Когда я переигрываю партии мастеров старого времени и сравниваю их с сегодняшними, мне кажется порой, что руины красоты даже более красивы, чем сама красота. Как бы ни впечатляли монументальные здания из стекла и бетона, есть не меньшая прелесть и в развалинах Помпеи. Так же как нельзя утверждать, какая музыка лучше — старинная или современная, нельзя сказать, и чьи партии приносят большее удовольствие: Греко, Морфи, Стейница, Капабланки, Таля или Каспарова. К счастью, шахматы многогранны и есть любители и на то, и на другое, и на третье.
Во многих областях — музыке, литературе, политике — можно жить за счет своей репутации. Шахматы — другое дело: здесь всё на виду и за былые заслуги не спрячешься. В этой игре нет дутых авторитетов. Ибо невозможно представить себе открытие новых имен, незаурядного таланта, жившего во времена Капабланки, но просмотренного современниками, или развенчание выдающегося игрока: визитной карточкой шахматиста являются его партии и его результаты. Шахматы требуют постоянного успеха, постоянного подтверждения титула, реноме, класса. Поэтому шахматы высших достижений всегда были трудным, а порой и жестоким занятием.
Прошлое, о котором идет речь в этой книге, уже никогда не повторится. Мы живем в расколдованном мире шахмат, и я сомневаюсь, можно ли заколдовать его обратно. Очень трудно сделать события двадцати-, тридцати-, сорокалетней давности, правду того времени — правдой сегодняшнего дня. Правда жизни преходяща и изменчива. Особенно когда это касается советского периода: мироощущения, обычаев, законов — писаных и неписаных — тех лет.
Вспоминая о советских шахматах, о понятиях, с каждым годом делающихся всё более расплывчатыми, а то и вовсе непонятными для новых поколений, спрашиваешь себя: имеет ли вообще смысл хранить память о таком сравнительно узком участке культуры? Мне кажется, что ответ на этот вопрос может быть только утвердительным. Любой человеческий опыт достоин осмысления и анализа, в том числе тот особый, из которого выросли все шахматы второй половины ушедшего века и на котором базируются шахматы наших дней. Изучение этого опыта позволяет сделать важные выводы не только о развитии самой игры, но и о системе, способствовавшей ее развитию.
Герц, изучая электромагнитную теорию света, писал о том, что в математических формулах есть своя собственная жизнь. То же можно сказать и о шахматах. Об их красоте и логике. Шахматы умнее нас, умнее даже, чем их автор.
Современные шахматы невозможны без использования классических лекал прошлого. Я хотел рассказать о людях, которые создавали эти лекала. Попытаться написать на морском песке их имена, прежде чем набежавшая волна смоет их окончательно и растворит в истории компьютерных шахмат нового века.

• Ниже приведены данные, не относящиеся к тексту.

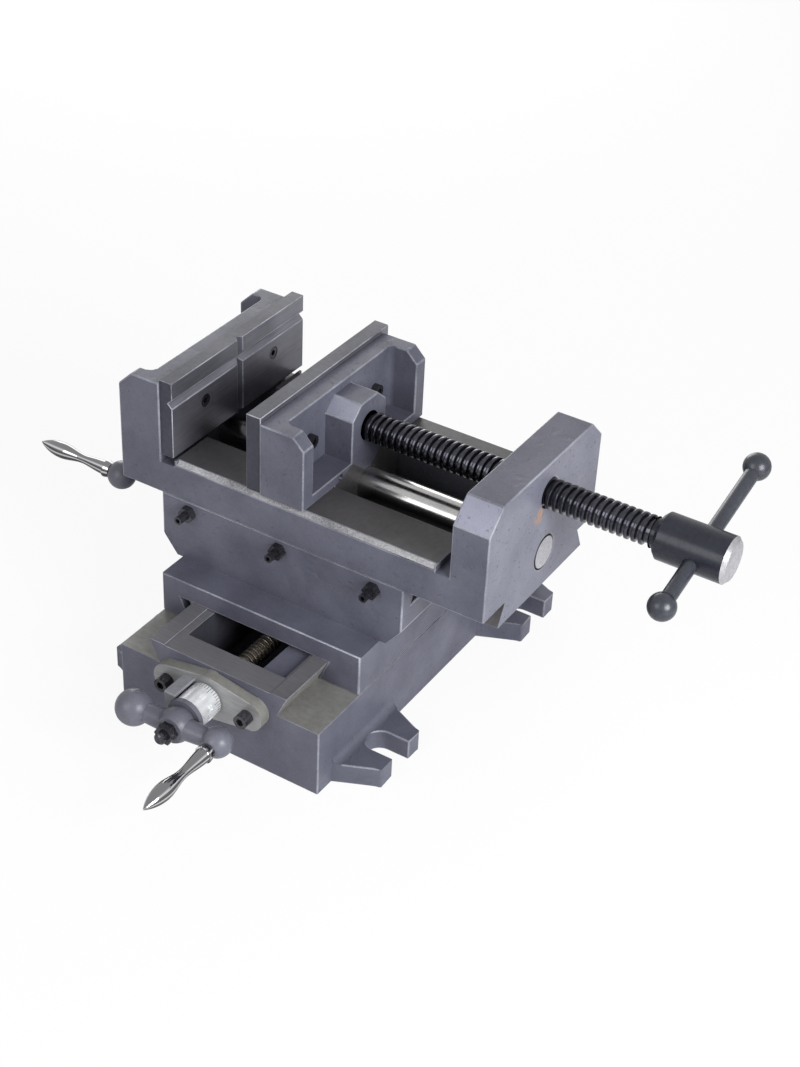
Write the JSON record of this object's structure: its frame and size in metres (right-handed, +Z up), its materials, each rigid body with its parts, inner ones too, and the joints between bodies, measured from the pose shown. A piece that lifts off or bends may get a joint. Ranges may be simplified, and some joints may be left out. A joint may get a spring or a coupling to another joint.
{
  "type": "cross slide drill press vise",
  "caption": "Cross slide vise: slotted base, saddle and wide-jaw vise body on dovetail ways, moved by two ball-crank feed screws with dials, and a jaw screw with a sliding bar handle.",
  "frame": {"origin": "middle of the underside of the base", "axes": "+X towards the jaw screw's handle bar, -Y towards the front crank, +Z up"},
  "size_m": [0.5251, 0.4076, 0.2171],
  "materials": {
    "casting_paint": "satin",
    "bracket_paint": "satin",
    "ground_steel": "ground",
    "polished_steel": "satin",
    "black_steel": "blackened",
    "chrome": "polished",
    "bronze": "machined"
  },
  "bodies": {
    "base": {"base": "casting_paint", "cross_bracket": "bracket_paint", "cross_bracket_screws": "black_steel"},
    "saddle": {"saddle": "casting_paint", "cross_gib": "ground_steel", "vise_gib": "ground_steel", "cross_gib_screws": "black_steel", "cross_gib_nuts": "black_steel", "vise_gib_screws": "black_steel", "vise_gib_nuts": "black_steel", "cross_nut": "bronze", "cross_nut_screws": "black_steel", "vise_nut": "bronze", "vise_nut_screws": "black_steel"},
    "vise_body": {"vise_body": "casting_paint", "fixed_jaw_plate": "ground_steel", "fixed_jaw_screws": "black_steel", "guide_bar": "polished_steel", "vise_bracket": "bracket_paint", "vise_bracket_screws": "black_steel"},
    "movable_jaw": {"movable_jaw": "casting_paint", "movable_jaw_plate": "ground_steel", "movable_jaw_screws": "black_steel", "jaw_screw_pin": "black_steel"},
    "jaw_screw": {"jaw_screw": "black_steel"},
    "handle_bar": {"handle_bar": "black_steel", "handle_balls": "black_steel"},
    "cross_screw": {"cross_feed_screw": "black_steel", "cross_dial": "polished_steel", "cross_crank": "casting_paint", "cross_handle_spindle": "black_steel", "cross_crank_nut": "black_steel"},
    "cross_handle": {"cross_handle": "chrome"},
    "vise_screw": {"vise_feed_screw": "black_steel", "vise_dial": "polished_steel", "vise_crank": "casting_paint", "vise_handle_spindle": "black_steel", "vise_crank_nut": "black_steel"},
    "vise_handle": {"vise_handle": "chrome"}
  },
  "joints": [
    {"name": "saddle_slide", "type": "slide", "parent": "base", "child": "saddle", "axis": [0, 1, 0], "range_m": [-0.045, 0.054]},
    {"name": "vise_slide", "type": "slide", "parent": "saddle", "child": "vise_body", "axis": [1, 0, 0], "range_m": [-0.058, 0.03]},
    {"name": "jaw_slide", "type": "slide", "parent": "vise_body", "child": "movable_jaw", "axis": [1, 0, 0], "range_m": [-0.0585, 0.095]},
    {"name": "jaw_screw_turn", "type": "hinge", "parent": "movable_jaw", "child": "jaw_screw", "pos_m": [0.1, -0.001, 0.187], "axis": [1, 0, 0], "range_deg": [-4230, 6860]},
    {"name": "handle_bar_slide", "type": "slide", "parent": "jaw_screw", "child": "handle_bar", "axis": [0, 0.9728, 0.2317], "range_m": [-0.053, 0.026]},
    {"name": "cross_screw_turn", "type": "hinge", "parent": "base", "child": "cross_screw", "pos_m": [-0.002, -0.16, 0.049], "axis": [0, 1, 0], "range_deg": [-4880, 4070]},
    {"name": "cross_handle_spin", "type": "hinge", "parent": "cross_screw", "child": "cross_handle", "pos_m": [0.0295, -0.2, 0.049], "axis": [0, 1, 0], "continuous": true},
    {"name": "vise_screw_turn", "type": "hinge", "parent": "vise_body", "child": "vise_screw", "pos_m": [-0.15, -0.001, 0.095], "axis": [1, 0, 0], "range_deg": [-5240, 2720]},
    {"name": "vise_handle_spin", "type": "hinge", "parent": "vise_screw", "child": "vise_handle", "pos_m": [-0.19, -0.03227, 0.09116], "axis": [1, 0, 0], "continuous": true}
  ],
  "couplings": [
    {"joint": "jaw_screw_turn", "follows": "jaw_slide", "rad_per_m": 1256.6},
    {"joint": "cross_screw_turn", "follows": "saddle_slide", "rad_per_m": -1570.8},
    {"joint": "vise_screw_turn", "follows": "vise_slide", "rad_per_m": 1570.8}
  ]
}
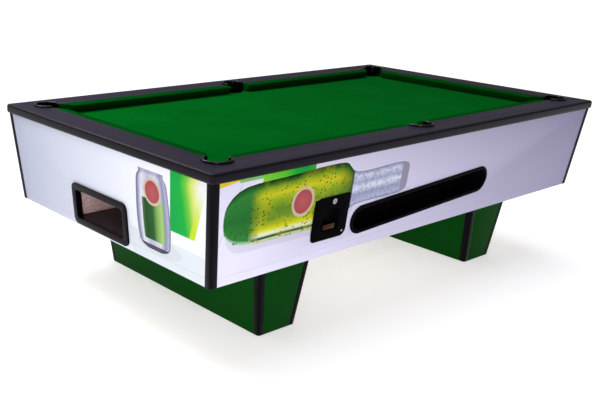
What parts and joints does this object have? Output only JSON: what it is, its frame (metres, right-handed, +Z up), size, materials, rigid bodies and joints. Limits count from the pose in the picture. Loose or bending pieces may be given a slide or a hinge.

Многих героев книги я встретил, когда еще жил в Ленинграде, но фактически уже эмигрировал на Запад. Поэтому фразы, которые вы прочтете, написаны мною, конечно, во второй половине моей жизни, но неясные ощущения были уже тогда, только я не мог их выразить.
Покинув три десятилетия назад Советский Союз, мне хотелось поскорее оставить всё позади, но разницу между тем, от чего я ушел, и тем, от чего мне грустно было уходить, я понял только, когда ушел. Для тех же, кто остался, я перестал тогда вписываться даже в печальный вздох Саади, став одновременно и тем, кого нет, и тем, кто далече.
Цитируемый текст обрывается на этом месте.